**Task prompt:**
Will you return, word for word, only the lines from the top of the data below down to and including the one with "np.repeat(tones, each, axis=0))"?

━━━━━━

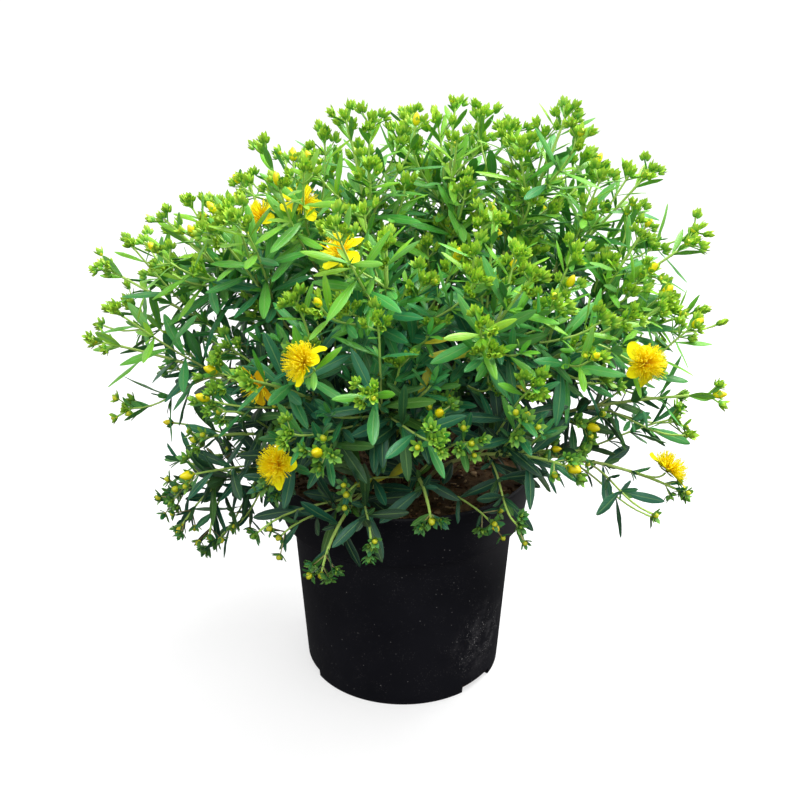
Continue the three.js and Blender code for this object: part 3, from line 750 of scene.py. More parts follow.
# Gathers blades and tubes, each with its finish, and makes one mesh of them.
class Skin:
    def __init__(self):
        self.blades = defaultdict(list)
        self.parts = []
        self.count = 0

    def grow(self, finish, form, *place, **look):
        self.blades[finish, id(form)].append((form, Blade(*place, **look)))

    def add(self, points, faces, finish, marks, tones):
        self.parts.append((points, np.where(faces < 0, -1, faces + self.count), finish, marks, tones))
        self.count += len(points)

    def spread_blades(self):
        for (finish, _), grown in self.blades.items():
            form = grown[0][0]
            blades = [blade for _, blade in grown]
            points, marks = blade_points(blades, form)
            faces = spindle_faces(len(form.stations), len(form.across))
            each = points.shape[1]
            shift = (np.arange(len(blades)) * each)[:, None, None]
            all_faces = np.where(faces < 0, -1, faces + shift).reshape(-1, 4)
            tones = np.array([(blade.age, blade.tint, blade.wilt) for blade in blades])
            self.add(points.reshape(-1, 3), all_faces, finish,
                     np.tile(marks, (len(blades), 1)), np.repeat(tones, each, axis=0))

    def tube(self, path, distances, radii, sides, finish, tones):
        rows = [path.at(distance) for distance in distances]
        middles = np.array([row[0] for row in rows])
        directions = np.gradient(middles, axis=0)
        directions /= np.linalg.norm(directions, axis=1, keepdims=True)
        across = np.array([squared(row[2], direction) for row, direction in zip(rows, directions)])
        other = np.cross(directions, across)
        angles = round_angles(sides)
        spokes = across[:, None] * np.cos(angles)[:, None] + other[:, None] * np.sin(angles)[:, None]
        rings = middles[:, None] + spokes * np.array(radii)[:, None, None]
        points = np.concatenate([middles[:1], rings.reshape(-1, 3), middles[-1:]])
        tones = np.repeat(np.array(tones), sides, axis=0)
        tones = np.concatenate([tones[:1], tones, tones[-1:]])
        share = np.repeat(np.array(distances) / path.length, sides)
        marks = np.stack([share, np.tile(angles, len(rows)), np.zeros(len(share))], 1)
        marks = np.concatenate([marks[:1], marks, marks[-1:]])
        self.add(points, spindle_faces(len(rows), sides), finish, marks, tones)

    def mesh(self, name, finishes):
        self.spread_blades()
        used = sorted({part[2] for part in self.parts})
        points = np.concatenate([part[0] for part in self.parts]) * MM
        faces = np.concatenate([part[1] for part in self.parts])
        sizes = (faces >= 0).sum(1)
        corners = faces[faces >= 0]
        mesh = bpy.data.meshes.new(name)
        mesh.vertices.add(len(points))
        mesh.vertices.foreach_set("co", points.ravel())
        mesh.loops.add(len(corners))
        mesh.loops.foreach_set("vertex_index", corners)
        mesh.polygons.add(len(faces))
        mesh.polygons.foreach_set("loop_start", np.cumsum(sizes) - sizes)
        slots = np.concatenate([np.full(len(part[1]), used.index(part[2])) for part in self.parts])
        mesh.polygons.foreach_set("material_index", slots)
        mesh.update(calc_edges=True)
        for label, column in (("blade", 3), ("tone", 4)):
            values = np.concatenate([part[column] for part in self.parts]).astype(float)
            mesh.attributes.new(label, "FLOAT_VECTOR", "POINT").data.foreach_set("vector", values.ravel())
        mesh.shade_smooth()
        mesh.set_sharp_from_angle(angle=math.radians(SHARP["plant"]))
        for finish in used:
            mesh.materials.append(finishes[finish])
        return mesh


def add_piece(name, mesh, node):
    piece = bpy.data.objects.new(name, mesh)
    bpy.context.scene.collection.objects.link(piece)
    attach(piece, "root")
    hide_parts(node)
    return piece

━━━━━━

**Finished task:**
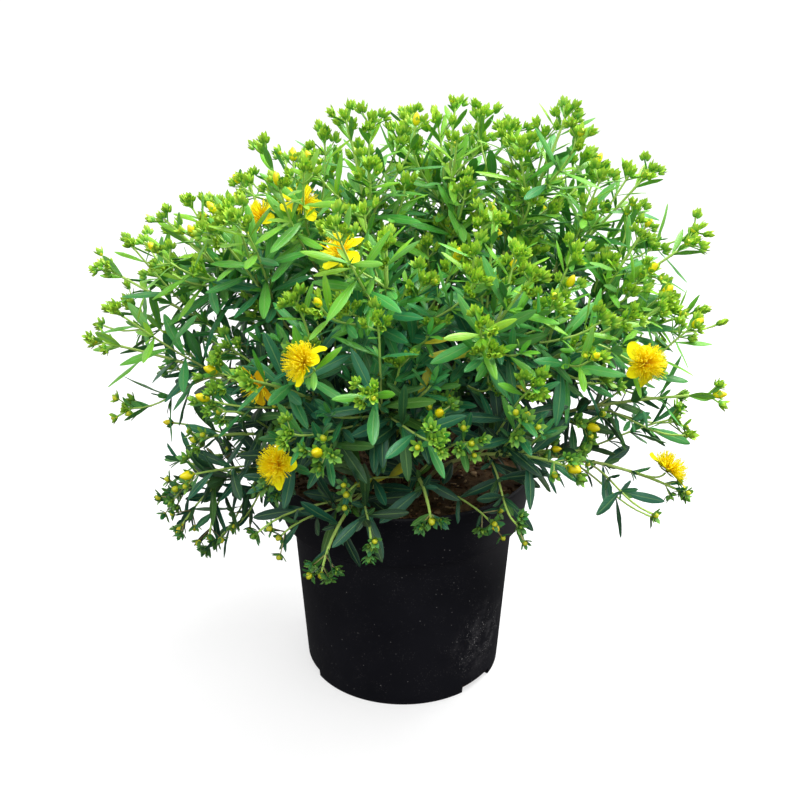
Continue the three.js and Blender code for this object: part 3, from line 750 of scene.py. More parts follow.
# Gathers blades and tubes, each with its finish, and makes one mesh of them.
class Skin:
    def __init__(self):
        self.blades = defaultdict(list)
        self.parts = []
        self.count = 0

    def grow(self, finish, form, *place, **look):
        self.blades[finish, id(form)].append((form, Blade(*place, **look)))

    def add(self, points, faces, finish, marks, tones):
        self.parts.append((points, np.where(faces < 0, -1, faces + self.count), finish, marks, tones))
        self.count += len(points)

    def spread_blades(self):
        for (finish, _), grown in self.blades.items():
            form = grown[0][0]
            blades = [blade for _, blade in grown]
            points, marks = blade_points(blades, form)
            faces = spindle_faces(len(form.stations), len(form.across))
            each = points.shape[1]
            shift = (np.arange(len(blades)) * each)[:, None, None]
            all_faces = np.where(faces < 0, -1, faces + shift).reshape(-1, 4)
            tones = np.array([(blade.age, blade.tint, blade.wilt) for blade in blades])
            self.add(points.reshape(-1, 3), all_faces, finish,
                     np.tile(marks, (len(blades), 1)), np.repeat(tones, each, axis=0))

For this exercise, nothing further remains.